La Historia es el modo que tienen los hombres de potabilizar la sangre.
Viñeta de Andrés Rábago, El Roto.
Cuando Albert Camus escribió, casi al final de la Segunda Guerra Mundial, las Cartas a un amigo alemán, argumentó —inspirándose, creo yo, en la Oración Fúnebre de Pericles evocada por Tucídides— que no solo los aliados, es decir, los “europeos libres” en sus palabras, gozaban de la ventaja del coraje frente a las fuerzas del Eje, sino también de la inteligencia y del espíritu. Y algo de eso hubo, sin duda, porque aunque en realidad la mayor parte de la victoria sobre Hitler recaiga en los amplios hombros de la Rusia soviética —ellos lo saben, y por eso la llaman y la celebran cada año como la Gran Guerra Patria— y su escalofriante capacidad de sacrificio, es cierto que el conocimiento, el esprit de géométrie de Pascal, también tuvo una importante parte en el avance de la guerra, especialmente desde que los astutos muchachos de Bletchley Park engañaron con gran finura a la Wehrmacht el Día D, del que se cumplen este 6 de junio 80 años.

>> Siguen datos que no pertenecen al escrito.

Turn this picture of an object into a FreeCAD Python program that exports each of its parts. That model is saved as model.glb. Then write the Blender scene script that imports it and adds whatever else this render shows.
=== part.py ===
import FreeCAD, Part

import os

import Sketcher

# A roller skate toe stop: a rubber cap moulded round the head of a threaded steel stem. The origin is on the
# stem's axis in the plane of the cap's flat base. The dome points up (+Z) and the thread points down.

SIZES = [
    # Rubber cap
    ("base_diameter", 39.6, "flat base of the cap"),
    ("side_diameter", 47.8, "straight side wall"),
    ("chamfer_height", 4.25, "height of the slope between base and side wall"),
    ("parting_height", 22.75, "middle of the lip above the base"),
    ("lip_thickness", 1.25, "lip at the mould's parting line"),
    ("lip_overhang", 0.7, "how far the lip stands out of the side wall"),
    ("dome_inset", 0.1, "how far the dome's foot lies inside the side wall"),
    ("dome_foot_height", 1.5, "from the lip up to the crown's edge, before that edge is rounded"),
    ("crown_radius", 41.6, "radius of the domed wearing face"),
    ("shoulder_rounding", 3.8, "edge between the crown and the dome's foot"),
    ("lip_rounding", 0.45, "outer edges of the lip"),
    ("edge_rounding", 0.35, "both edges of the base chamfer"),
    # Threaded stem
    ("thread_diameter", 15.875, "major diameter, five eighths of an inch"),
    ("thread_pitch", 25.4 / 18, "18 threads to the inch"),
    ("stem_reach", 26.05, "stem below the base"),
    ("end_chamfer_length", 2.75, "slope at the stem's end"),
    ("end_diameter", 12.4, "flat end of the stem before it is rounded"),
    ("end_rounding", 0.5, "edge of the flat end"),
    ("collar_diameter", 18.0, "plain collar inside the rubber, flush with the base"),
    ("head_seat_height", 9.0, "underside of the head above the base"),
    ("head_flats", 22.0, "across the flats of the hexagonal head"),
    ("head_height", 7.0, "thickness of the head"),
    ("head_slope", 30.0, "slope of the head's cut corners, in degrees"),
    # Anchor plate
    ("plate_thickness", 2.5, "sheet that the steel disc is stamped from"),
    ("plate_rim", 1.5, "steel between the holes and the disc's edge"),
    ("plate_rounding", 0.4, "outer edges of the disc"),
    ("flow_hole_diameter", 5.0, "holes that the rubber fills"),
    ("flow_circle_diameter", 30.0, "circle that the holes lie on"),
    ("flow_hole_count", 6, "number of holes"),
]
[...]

No recuerdo ahora quién fue el cínico general que dijo que las guerras hacen adelantar la cultura y la tecnología, y que la prueba de ello es que en cientos de años Suiza tan solo había sido capaz de inventar el reloj de cuco. Pero, por desgracia, algo de verdad tiene. Acaecieron muchas innovaciones tecnológicas durante la Segunda Guerra Mundial (entre ellas, claro, esa que debería estar prohibido mencionar, como si fuese otro Voldemort sin nariz), pero sin duda la que más futuro contenía, hasta el punto de que hoy tememos que ha acaparado el futuro entero para ella solita, es la computadora.
Ya se sabe, porque hasta película se ha hecho de aquello, que el infortunado Alan Turing, un nerd de primera categoría, descifró el código de las comunicaciones de los nazis generado por la máquina Enigma. Esto permitió a los británicos despistar a los alemanes, tomarles ventaja y permitir que el desembarco estadounidense se llevara el mérito en Normandía y en múltiples películas posteriores de Hollywood. Pero quizá no sea tan conocido que esto fue posible gracias a las habilidades de una macrocomputadora llamada Colossus, un bicharraco de dos metros de alto, cinco de ancho y tres de profundidad. No sé si el espíritu, pero sin duda la inteligencia del Occidente liberal estuvo encarnada en este ordenador pionero que rastreaba los mensajes alemanes las 24 horas del día, y que fue operado principalmente por una mujer, Margaret Bullen, que entró a formar parte de Bletchley Park con tan solo 17 años.
De manera que todo sucedió, como ha apuntado Ramón González Correales, conforme a “el talento y la valentía de mucha gente, acciones muy oscuras para vencer a un monstruo muy oscuro, la colaboración de egos muy dispares que actuaron juntos a pesar de todo”. Entre esos egos el de Alan Turing, un homosexual que terminaría por pagar por serlo, Margaret Bullen, una mujer, sí, ¡una mujer de los cuarenta jugando a la guerra!, y el primer algoritmo de Historia Universal y posiblemente interestelar, alojado en la entraña de la madre de todas las computadoras, la Eva electrónica, la gorda y servicial Colossus…
Yo visité las playas de Normandía con mis padres bastante tiempo antes que W. G. Sebald en su Los anillos de Saturno. Impresionaba, sí, con sus bastiones macizos de metal brotando como cabecitas de gusanos de Dune o calvas de bebés de Antonio López entre la arena mate que presenció la matanza y absorbió la sangre de tantos, esos the naked and the dead novelizados por Norman Mailer. Steven Spielberg sacó a ese paisaje glorioso un gran partido, en uno de los arranques de película mejor rodado y más trepidante de todos los tiempos. Yo no estoy en contra de todas las guerras, claro, no soy John Lennon; solo me opongo a aquellas cuya justicia intrínseca está, cuanto menos, un poco menos justificada que la lucha civilizatoria contra el fascismo. Al fin y al cabo, como escribió hace siglos Erasmo de Rotterdam, «la guerra es bella para quien no participa en ella».